Had to rush to Parkway Parade to fetch the 01/05 girls, cuz they didn't know how to get to East Coast. Guan Hong really knew the place well, and we got to the place mainly by passing through air-conditioned areas and escalators. And it was another long walk back to the chalet. There was another round of BBQ that night. Zhen Hao and Shiu Hei came too. Daddy didn't come! Liar! He told me he would come on second day. Well, for the second BBQ I did quite a lot of cooking, compared to the first one, during which I mainly ate and ate. Hee. There were only 2 pits. Guan Hong took care of one and me, the another. People commented that mine looked better. Well, of course!! =P Actually I enjoy BBQing more than eating. Quite satisfying to see raw meat becoming cooked meat in your own hands. Haha. Oh, and Guan Hong got both of us a chair to sit while BBQing. Aww.. how sweet. =X My fire was getting smaller and smaller. Took ages for the meat to become cooked. But with much TLC and patience, I managed to get all of them nicely done. Zhen Hao and Shiu Hei were busy helping to peel the prawns and feeding them to Guan Hong and me. Lolz. It was like a food-processing mechanism. Guan Hong + Me cook food ---> feed Zhen Hao and Shiu Hei ---> Peel prawns ---> Feed Guan Hong and Me ---> cook food.. and the cycle goes on.

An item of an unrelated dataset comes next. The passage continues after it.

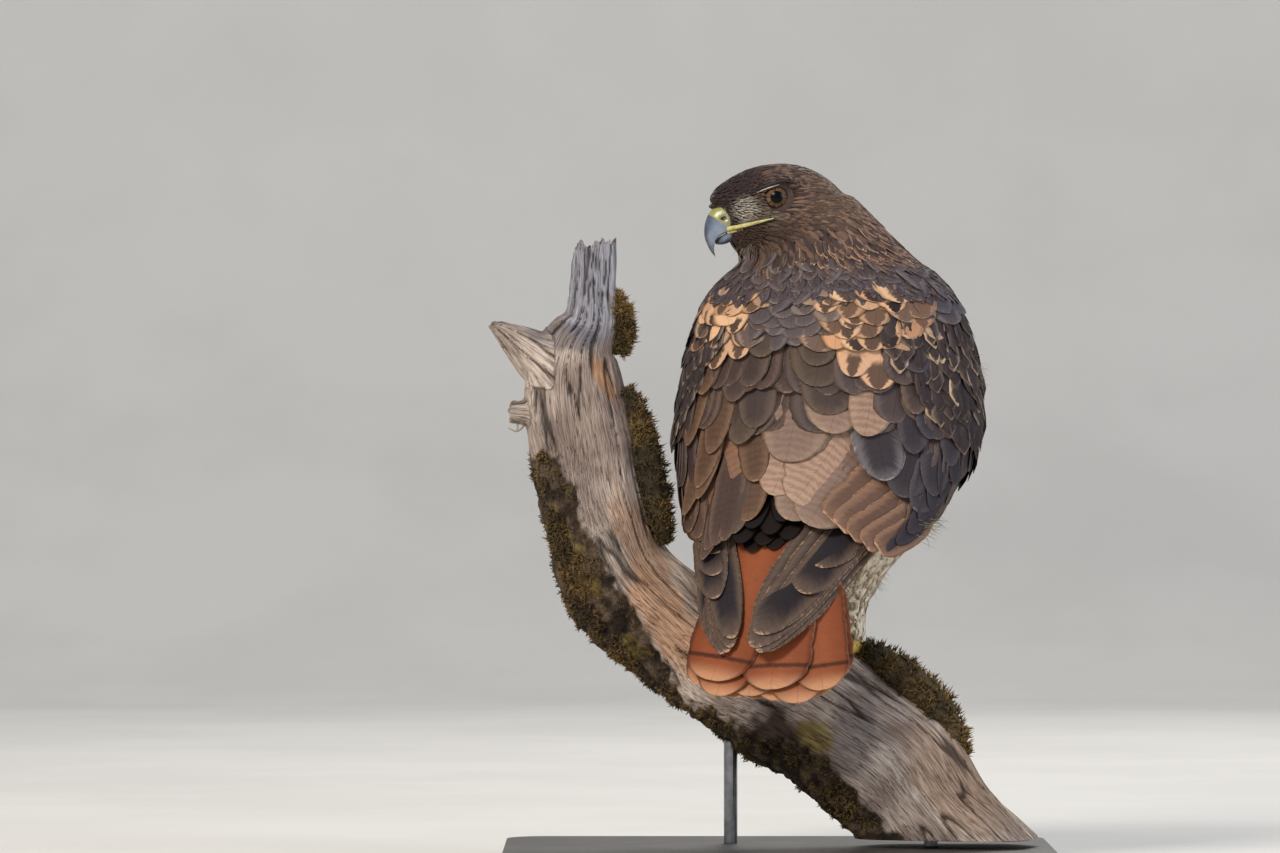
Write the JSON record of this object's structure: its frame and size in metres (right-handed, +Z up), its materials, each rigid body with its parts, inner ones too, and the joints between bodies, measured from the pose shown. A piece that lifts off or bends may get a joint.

I was hesitating to stay for the second night. Qiu Ting almost stayed overnight, but in the end she decided against it. So Wee Khiang and her left. Since I was kind enough, I decided to stay, cuz Guan Hong was like persuading people to stay. Haha. Furthermore, I would get a treat if I stayed! Hee~ Besides, Zhen Hao and Shiu Hei were staying too. And since we know each other quite well, I was glad, at least I won't be alone. I felt a bit bad, like Qiu Ting's decision to leave was partly due to my insensitivity. Cuz I was chatting away with Zhen Hao and Shiu Hei while BBQing, and she felt a bit bored and went upstairs with Wee Khiang. Oops. Sorry!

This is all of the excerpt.